▶ _Your task_: Print exactly the part opening with the line containing "Reconstruct the object" and closing with the line containing "from mathutils import Matrix, Vector", with both of those lines included.

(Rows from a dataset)
^^^^^^^^
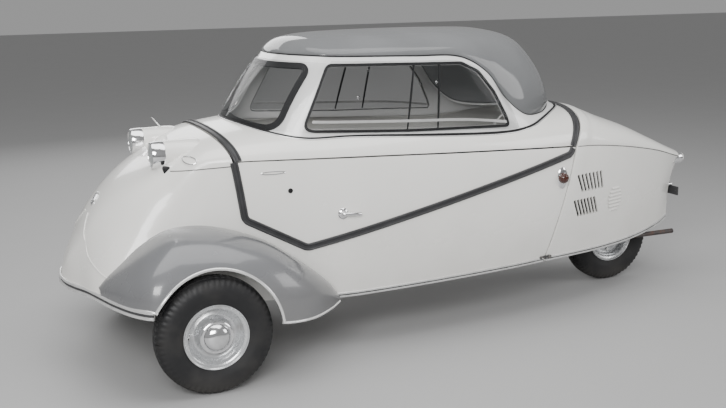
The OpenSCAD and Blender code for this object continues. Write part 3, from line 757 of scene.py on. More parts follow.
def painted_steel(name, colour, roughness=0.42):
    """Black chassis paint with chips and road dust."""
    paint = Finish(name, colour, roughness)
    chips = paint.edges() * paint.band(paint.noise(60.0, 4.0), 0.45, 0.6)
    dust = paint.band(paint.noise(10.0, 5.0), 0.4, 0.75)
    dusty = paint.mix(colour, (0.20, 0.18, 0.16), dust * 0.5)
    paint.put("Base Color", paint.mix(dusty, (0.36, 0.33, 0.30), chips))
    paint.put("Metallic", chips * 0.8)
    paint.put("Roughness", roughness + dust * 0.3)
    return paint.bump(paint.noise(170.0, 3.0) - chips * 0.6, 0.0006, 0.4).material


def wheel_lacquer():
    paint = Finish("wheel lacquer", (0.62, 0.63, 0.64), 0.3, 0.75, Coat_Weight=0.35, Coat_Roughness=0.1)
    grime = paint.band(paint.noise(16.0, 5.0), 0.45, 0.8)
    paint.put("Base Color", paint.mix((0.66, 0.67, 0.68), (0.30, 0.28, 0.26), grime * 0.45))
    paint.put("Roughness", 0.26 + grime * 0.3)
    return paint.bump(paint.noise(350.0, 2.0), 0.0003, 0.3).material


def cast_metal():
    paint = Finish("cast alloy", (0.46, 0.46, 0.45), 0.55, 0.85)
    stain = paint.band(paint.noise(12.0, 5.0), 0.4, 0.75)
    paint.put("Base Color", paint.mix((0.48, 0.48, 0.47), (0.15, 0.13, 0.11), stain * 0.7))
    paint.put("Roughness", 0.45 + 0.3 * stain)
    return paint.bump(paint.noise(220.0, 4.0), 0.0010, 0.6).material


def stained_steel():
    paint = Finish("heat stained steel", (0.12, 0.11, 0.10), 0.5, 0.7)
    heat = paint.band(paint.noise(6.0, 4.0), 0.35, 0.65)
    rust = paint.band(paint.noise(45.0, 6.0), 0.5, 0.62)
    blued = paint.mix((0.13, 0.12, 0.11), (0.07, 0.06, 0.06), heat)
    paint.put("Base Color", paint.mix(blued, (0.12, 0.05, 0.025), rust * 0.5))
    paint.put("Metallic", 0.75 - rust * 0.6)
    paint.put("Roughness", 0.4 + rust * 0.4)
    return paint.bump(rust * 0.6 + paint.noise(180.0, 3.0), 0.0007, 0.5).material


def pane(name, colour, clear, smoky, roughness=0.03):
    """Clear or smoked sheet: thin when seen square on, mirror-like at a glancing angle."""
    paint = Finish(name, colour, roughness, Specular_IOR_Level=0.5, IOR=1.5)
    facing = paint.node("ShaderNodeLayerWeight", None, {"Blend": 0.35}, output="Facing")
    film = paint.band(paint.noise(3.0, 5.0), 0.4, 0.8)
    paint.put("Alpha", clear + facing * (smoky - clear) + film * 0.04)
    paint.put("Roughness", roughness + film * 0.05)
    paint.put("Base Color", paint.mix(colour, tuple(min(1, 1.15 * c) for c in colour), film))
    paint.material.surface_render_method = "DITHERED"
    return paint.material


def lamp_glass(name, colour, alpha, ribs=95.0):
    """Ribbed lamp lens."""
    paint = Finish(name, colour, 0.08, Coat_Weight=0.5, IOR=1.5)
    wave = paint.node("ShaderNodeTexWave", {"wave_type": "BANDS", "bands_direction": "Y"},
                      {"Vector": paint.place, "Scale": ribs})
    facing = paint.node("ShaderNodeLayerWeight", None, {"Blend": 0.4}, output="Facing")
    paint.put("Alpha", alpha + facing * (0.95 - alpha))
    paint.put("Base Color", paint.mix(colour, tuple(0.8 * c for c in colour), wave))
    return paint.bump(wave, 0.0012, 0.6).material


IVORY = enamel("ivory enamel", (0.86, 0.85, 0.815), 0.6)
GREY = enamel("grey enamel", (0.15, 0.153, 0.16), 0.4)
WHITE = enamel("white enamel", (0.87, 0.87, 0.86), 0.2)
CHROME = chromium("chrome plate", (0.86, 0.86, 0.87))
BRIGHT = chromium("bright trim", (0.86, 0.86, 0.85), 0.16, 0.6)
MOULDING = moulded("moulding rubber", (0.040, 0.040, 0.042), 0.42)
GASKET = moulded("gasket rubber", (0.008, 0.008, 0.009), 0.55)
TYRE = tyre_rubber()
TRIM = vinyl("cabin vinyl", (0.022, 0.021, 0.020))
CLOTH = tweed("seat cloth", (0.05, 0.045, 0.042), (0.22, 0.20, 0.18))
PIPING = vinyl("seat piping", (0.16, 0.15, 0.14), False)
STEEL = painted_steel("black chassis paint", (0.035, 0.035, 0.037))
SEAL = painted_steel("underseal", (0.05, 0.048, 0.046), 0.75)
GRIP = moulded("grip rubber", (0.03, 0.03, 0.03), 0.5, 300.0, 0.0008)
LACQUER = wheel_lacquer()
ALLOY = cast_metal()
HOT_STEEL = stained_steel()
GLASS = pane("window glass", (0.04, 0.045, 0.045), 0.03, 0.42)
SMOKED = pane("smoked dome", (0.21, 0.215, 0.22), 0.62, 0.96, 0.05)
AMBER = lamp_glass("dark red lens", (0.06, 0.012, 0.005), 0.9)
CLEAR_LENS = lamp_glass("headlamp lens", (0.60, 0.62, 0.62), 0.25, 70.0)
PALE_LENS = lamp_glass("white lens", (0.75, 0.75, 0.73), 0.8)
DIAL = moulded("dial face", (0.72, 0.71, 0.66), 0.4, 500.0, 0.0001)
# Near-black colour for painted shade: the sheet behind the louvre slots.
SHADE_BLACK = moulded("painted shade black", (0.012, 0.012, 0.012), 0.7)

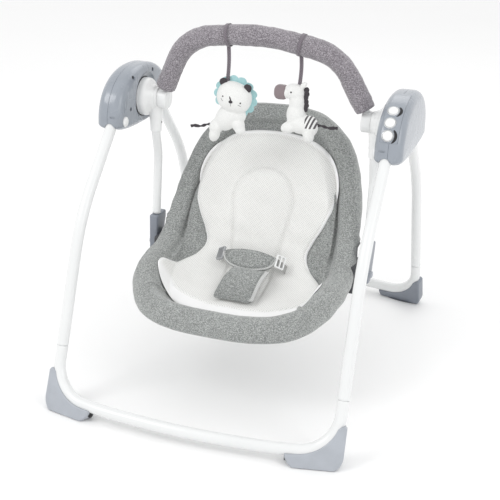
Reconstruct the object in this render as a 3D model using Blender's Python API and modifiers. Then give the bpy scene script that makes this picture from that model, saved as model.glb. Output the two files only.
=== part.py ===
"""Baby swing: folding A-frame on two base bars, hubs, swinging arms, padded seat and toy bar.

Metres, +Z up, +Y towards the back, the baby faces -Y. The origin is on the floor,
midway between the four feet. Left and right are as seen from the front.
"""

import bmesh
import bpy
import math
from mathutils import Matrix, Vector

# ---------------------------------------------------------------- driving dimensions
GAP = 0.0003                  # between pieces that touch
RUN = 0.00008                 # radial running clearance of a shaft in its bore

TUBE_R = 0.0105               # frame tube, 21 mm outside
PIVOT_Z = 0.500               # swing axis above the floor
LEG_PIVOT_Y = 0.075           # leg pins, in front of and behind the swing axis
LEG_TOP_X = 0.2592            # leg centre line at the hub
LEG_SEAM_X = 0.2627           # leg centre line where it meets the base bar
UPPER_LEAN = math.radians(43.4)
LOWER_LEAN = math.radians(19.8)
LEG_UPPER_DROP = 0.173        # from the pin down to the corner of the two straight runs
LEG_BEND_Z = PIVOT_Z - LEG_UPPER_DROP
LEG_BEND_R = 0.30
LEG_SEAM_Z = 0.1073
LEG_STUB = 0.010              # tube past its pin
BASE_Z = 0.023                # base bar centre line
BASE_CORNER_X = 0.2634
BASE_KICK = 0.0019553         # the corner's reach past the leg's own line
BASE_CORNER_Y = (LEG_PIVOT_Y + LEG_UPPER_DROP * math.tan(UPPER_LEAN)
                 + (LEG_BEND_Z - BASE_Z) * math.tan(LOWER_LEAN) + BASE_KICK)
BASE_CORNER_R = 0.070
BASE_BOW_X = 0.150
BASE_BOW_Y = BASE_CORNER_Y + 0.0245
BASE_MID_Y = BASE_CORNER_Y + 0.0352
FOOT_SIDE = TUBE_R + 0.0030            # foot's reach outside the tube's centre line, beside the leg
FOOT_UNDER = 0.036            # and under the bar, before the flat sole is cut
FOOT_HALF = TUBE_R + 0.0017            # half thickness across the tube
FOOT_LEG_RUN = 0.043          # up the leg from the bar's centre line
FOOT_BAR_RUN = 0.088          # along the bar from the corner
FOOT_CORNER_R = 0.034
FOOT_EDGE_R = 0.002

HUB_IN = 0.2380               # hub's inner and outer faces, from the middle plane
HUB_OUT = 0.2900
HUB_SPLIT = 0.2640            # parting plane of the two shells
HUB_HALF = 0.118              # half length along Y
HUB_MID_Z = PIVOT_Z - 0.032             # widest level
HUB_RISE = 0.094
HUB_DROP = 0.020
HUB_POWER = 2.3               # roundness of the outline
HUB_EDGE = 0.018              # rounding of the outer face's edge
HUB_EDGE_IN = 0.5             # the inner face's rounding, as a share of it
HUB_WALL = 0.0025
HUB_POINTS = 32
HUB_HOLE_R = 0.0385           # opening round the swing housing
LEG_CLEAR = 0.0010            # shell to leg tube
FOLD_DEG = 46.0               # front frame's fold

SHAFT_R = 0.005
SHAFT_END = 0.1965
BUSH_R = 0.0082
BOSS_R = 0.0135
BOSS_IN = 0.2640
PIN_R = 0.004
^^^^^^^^
▶ _Task solution_:
Reconstruct the object in this render as a 3D model using Blender's Python API and modifiers. Then give the bpy scene script that makes this picture from that model, saved as model.glb. Output the two files only.
=== part.py ===
"""Baby swing: folding A-frame on two base bars, hubs, swinging arms, padded seat and toy bar.

Metres, +Z up, +Y towards the back, the baby faces -Y. The origin is on the floor,
midway between the four feet. Left and right are as seen from the front.
"""

import bmesh
import bpy
import math
from mathutils import Matrix, Vector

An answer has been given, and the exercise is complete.